Work to complete: Collect all lines below with the string "from".

+ + +

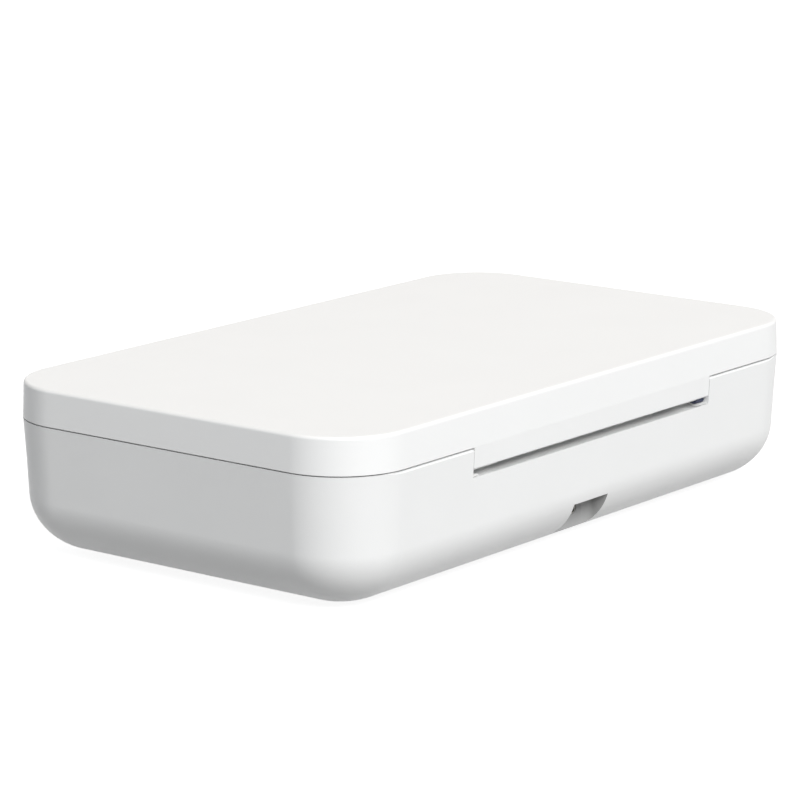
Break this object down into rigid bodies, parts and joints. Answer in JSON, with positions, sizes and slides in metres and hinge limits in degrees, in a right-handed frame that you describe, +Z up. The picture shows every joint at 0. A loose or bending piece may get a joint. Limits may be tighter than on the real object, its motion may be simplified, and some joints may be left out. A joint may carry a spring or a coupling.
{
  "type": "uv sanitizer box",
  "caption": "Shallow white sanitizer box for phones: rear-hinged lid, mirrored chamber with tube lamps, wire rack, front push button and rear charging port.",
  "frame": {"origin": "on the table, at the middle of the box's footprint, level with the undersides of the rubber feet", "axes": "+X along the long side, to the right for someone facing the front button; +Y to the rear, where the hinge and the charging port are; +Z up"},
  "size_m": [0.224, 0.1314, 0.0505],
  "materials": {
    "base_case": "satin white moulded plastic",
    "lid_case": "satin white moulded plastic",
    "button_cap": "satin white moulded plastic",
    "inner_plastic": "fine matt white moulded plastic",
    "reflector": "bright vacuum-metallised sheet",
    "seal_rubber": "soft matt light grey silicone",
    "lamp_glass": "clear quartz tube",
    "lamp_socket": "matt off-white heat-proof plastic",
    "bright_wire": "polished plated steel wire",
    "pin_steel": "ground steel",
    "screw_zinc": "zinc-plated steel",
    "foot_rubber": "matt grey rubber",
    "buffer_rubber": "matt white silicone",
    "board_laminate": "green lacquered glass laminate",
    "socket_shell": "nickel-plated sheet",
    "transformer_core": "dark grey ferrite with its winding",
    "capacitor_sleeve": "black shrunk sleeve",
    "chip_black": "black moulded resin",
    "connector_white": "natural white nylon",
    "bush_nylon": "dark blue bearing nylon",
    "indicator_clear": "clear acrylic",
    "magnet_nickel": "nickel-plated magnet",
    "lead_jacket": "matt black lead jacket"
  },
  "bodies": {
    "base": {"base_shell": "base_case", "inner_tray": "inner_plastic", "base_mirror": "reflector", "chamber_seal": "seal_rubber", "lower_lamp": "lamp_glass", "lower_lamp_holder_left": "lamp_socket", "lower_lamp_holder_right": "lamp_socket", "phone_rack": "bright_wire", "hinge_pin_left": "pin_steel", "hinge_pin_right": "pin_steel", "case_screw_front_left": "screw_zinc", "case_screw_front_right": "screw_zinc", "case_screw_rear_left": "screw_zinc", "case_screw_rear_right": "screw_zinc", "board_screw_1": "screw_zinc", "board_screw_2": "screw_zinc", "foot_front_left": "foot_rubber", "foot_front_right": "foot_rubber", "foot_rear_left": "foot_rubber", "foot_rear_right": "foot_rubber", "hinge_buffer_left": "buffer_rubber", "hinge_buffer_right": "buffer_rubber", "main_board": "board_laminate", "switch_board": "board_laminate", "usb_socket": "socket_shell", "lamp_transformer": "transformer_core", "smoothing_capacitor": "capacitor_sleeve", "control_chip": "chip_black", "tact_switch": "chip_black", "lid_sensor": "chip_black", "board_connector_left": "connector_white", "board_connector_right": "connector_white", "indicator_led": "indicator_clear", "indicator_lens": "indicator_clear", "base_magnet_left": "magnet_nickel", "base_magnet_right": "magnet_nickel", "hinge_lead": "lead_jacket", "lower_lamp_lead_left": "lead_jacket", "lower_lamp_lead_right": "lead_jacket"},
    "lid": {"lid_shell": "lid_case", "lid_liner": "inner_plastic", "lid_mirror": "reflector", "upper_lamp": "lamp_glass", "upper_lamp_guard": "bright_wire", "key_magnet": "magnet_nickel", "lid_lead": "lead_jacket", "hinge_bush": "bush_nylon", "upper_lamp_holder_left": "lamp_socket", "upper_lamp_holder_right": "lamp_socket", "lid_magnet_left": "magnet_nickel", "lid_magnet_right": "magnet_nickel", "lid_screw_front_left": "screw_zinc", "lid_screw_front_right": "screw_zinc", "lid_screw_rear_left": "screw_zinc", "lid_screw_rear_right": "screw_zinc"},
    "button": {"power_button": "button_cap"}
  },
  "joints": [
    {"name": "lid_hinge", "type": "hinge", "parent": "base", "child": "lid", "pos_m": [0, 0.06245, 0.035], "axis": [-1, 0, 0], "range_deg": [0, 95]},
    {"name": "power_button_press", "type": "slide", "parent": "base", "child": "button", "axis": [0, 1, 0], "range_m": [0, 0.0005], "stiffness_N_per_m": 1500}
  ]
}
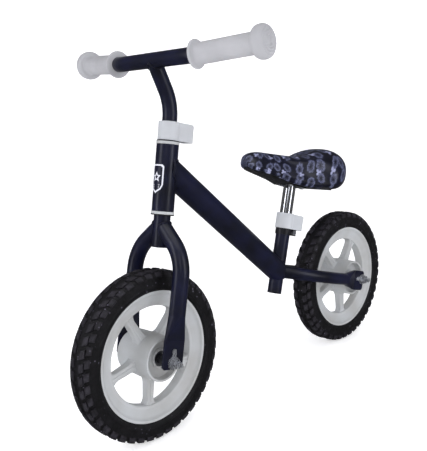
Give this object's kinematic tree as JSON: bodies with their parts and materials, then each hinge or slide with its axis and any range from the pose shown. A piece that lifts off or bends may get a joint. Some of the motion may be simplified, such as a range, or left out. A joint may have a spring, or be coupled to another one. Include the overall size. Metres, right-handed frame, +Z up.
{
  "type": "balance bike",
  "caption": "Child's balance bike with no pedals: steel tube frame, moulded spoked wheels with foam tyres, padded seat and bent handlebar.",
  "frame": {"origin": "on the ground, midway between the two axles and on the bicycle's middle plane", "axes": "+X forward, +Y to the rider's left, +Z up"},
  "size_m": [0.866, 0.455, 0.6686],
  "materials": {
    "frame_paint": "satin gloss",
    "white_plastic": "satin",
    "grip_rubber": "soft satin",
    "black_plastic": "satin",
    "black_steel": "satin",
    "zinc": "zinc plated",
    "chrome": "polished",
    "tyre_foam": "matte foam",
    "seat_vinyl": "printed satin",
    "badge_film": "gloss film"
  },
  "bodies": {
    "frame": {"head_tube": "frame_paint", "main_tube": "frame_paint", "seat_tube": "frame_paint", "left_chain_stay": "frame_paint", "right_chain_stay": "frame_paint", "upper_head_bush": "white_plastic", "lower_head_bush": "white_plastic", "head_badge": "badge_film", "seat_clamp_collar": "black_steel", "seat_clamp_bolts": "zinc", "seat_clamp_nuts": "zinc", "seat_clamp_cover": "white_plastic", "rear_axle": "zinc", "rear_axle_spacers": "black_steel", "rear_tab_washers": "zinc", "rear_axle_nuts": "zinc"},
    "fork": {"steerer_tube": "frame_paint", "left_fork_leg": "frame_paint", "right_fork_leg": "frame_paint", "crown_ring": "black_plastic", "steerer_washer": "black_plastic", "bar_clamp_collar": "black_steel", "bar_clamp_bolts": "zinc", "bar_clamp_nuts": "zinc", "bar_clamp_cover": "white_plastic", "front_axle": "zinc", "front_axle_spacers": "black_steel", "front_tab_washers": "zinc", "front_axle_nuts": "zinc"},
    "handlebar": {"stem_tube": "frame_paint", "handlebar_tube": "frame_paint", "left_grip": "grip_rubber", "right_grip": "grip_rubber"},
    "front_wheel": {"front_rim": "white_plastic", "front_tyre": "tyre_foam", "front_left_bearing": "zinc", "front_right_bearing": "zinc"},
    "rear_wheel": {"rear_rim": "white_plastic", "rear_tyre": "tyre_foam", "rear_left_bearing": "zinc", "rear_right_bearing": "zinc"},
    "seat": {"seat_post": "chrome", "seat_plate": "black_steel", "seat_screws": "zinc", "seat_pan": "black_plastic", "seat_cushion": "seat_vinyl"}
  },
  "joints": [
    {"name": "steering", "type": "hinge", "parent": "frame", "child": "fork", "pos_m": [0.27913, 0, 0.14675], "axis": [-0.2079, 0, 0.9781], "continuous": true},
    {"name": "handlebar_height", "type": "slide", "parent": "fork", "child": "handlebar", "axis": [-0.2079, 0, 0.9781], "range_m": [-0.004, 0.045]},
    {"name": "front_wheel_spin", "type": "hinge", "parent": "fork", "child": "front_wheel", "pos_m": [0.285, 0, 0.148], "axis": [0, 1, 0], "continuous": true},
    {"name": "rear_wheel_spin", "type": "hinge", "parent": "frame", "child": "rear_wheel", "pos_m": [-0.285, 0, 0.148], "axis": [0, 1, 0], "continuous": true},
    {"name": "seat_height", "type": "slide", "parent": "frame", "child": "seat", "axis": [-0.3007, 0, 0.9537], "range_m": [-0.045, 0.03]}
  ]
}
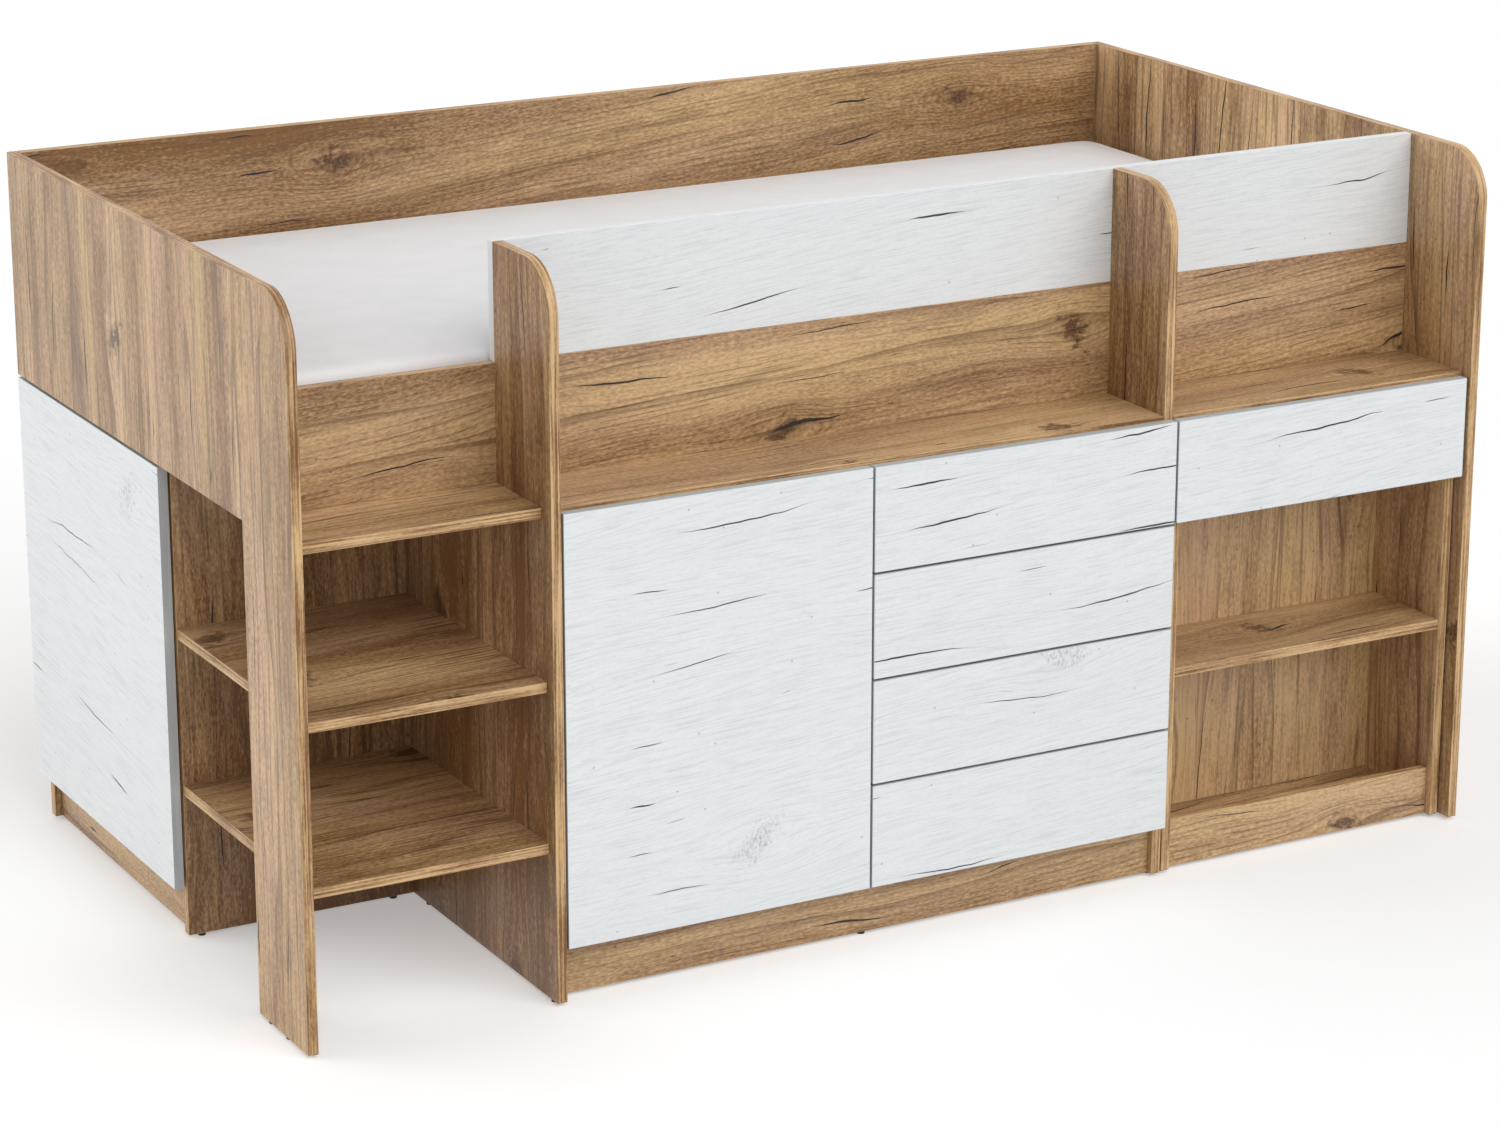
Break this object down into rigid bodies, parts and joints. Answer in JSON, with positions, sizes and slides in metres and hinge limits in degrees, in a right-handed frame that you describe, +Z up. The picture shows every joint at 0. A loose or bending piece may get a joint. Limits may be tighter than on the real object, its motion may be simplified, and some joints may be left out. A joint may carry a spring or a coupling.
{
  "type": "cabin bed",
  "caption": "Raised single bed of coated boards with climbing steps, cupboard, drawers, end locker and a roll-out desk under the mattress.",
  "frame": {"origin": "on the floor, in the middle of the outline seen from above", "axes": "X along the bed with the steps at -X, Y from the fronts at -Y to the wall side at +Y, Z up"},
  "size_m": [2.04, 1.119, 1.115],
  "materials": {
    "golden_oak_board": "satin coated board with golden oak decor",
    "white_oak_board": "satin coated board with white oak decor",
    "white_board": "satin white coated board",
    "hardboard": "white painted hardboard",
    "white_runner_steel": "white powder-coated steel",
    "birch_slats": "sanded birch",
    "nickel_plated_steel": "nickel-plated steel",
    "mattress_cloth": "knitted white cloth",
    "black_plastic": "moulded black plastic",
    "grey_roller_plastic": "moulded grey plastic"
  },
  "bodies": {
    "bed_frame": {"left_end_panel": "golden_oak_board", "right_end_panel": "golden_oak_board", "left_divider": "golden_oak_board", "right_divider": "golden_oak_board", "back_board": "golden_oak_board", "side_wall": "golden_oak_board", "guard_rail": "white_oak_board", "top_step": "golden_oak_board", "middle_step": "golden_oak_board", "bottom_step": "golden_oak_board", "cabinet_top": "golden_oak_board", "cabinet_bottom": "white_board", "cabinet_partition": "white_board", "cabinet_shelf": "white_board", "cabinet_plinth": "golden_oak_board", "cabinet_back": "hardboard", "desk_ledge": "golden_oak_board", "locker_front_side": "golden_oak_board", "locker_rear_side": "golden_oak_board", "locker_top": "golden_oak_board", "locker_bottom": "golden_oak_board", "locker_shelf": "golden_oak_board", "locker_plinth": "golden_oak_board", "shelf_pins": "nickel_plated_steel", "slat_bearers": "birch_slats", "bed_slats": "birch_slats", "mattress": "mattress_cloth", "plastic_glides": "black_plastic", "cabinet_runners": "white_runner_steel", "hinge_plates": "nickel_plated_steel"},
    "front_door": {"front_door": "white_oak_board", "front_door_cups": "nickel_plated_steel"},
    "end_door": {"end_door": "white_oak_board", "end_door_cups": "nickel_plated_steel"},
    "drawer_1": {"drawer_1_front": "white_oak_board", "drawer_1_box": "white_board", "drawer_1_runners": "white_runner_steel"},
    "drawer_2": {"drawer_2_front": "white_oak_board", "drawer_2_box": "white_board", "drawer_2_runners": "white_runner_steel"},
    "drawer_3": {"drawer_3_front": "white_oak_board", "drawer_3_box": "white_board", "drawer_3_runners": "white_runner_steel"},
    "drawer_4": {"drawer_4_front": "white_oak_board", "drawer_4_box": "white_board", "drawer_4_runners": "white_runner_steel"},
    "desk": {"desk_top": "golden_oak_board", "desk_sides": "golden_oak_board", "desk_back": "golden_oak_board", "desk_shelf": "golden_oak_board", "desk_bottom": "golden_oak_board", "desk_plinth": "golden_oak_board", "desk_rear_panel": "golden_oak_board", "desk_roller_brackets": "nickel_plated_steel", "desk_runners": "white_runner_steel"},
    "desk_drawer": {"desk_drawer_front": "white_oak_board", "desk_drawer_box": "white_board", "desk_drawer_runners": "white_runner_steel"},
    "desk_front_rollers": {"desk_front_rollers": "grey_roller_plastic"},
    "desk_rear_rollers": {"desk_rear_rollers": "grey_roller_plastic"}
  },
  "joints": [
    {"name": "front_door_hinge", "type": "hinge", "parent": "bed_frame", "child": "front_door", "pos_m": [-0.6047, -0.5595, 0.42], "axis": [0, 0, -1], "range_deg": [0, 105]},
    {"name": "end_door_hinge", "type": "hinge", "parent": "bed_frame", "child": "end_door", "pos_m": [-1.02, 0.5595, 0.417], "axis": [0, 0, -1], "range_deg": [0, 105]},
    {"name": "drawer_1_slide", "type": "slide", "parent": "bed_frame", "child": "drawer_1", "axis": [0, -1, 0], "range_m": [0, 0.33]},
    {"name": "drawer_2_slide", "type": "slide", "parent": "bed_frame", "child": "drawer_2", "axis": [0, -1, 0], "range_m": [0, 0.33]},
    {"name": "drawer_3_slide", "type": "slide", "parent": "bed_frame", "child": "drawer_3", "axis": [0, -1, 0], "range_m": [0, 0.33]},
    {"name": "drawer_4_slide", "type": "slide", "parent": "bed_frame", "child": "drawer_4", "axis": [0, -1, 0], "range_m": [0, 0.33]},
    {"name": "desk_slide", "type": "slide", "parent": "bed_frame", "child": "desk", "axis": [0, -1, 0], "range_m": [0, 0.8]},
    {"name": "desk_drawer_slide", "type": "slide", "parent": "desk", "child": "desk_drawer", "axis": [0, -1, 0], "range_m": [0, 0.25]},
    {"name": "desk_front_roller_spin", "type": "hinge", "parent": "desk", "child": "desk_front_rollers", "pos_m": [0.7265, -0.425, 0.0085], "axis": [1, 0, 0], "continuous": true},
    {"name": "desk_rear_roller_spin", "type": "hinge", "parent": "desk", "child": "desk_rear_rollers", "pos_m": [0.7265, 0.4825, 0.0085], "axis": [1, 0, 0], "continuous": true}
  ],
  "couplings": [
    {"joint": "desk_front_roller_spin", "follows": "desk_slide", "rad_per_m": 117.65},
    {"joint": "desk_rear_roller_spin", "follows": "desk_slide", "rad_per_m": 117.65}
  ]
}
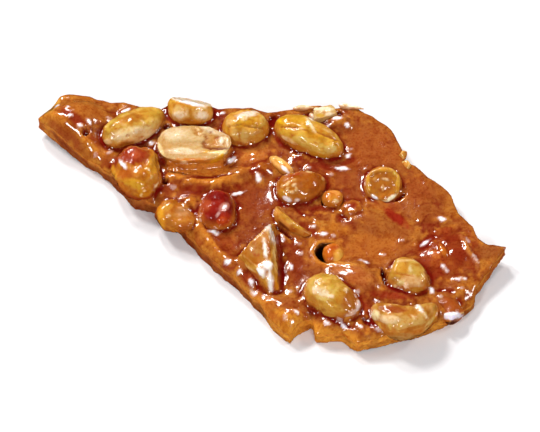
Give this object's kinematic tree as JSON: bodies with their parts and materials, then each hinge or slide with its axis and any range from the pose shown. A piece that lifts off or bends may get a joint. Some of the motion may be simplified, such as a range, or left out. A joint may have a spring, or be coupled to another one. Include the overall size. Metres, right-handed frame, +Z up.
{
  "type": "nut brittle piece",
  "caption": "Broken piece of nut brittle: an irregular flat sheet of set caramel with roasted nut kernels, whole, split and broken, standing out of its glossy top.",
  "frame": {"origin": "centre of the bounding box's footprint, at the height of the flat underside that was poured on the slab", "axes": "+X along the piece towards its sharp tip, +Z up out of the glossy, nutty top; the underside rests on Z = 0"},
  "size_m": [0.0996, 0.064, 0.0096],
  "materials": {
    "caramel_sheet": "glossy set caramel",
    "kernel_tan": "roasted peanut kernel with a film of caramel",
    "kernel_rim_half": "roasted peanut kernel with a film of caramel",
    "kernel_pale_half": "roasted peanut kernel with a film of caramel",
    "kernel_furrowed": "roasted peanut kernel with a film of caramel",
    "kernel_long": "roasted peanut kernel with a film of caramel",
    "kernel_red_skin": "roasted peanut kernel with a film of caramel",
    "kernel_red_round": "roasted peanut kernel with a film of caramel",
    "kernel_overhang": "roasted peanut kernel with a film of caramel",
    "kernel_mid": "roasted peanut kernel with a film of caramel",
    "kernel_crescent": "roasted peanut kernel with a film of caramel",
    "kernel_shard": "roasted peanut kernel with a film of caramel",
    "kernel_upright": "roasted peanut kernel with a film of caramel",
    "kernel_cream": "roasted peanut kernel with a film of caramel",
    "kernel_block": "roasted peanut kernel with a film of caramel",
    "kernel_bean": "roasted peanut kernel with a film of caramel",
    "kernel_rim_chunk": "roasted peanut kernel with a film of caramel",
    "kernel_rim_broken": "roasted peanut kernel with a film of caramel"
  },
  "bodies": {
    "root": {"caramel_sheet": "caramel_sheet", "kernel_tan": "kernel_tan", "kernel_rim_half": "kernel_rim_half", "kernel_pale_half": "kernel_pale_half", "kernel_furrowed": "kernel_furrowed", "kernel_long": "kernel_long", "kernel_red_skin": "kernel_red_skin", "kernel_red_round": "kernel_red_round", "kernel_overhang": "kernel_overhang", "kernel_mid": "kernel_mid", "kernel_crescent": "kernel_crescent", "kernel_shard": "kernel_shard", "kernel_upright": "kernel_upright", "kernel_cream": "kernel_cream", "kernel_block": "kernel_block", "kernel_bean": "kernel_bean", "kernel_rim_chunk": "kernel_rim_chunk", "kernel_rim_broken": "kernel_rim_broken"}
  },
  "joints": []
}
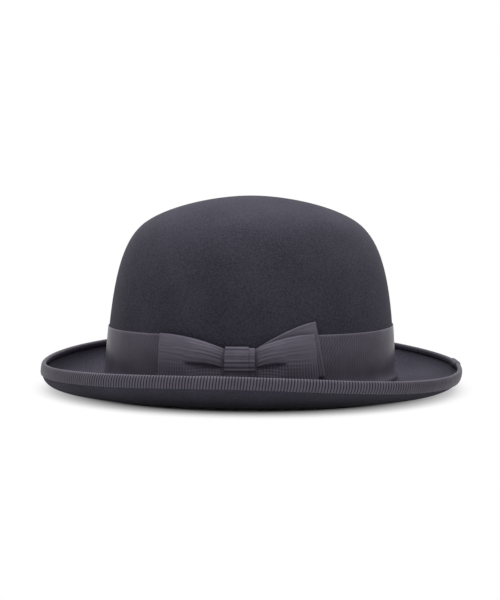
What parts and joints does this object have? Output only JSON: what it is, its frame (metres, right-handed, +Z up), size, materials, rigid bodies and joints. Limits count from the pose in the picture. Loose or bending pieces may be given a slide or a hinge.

+ + +

Solution for this problem:
Give this object's kinematic tree as JSON: bodies with their parts and materials, then each hinge or slide with its axis and any range from the pose shown. A piece that lifts off or bends may get a joint. Some of the motion may be simplified, such as a range, or left out. A joint may have a spring, or be coupled to another one. Include the overall size. Metres, right-handed frame, +Z up.
  "frame": {"origin": "on the floor, in the middle of the outline seen from above", "axes": "X along the bed with the steps at -X, Y from the fronts at -Y to the wall side at +Y, Z up"},
Give this object's kinematic tree as JSON: bodies with their parts and materials, then each hinge or slide with its axis and any range from the pose shown. A piece that lifts off or bends may get a joint. Some of the motion may be simplified, such as a range, or left out. A joint may have a spring, or be coupled to another one. Include the overall size. Metres, right-handed frame, +Z up.
What parts and joints does this object have? Output only JSON: what it is, its frame (metres, right-handed, +Z up), size, materials, rigid bodies and joints. Limits count from the pose in the picture. Loose or bending pieces may be given a slide or a hinge.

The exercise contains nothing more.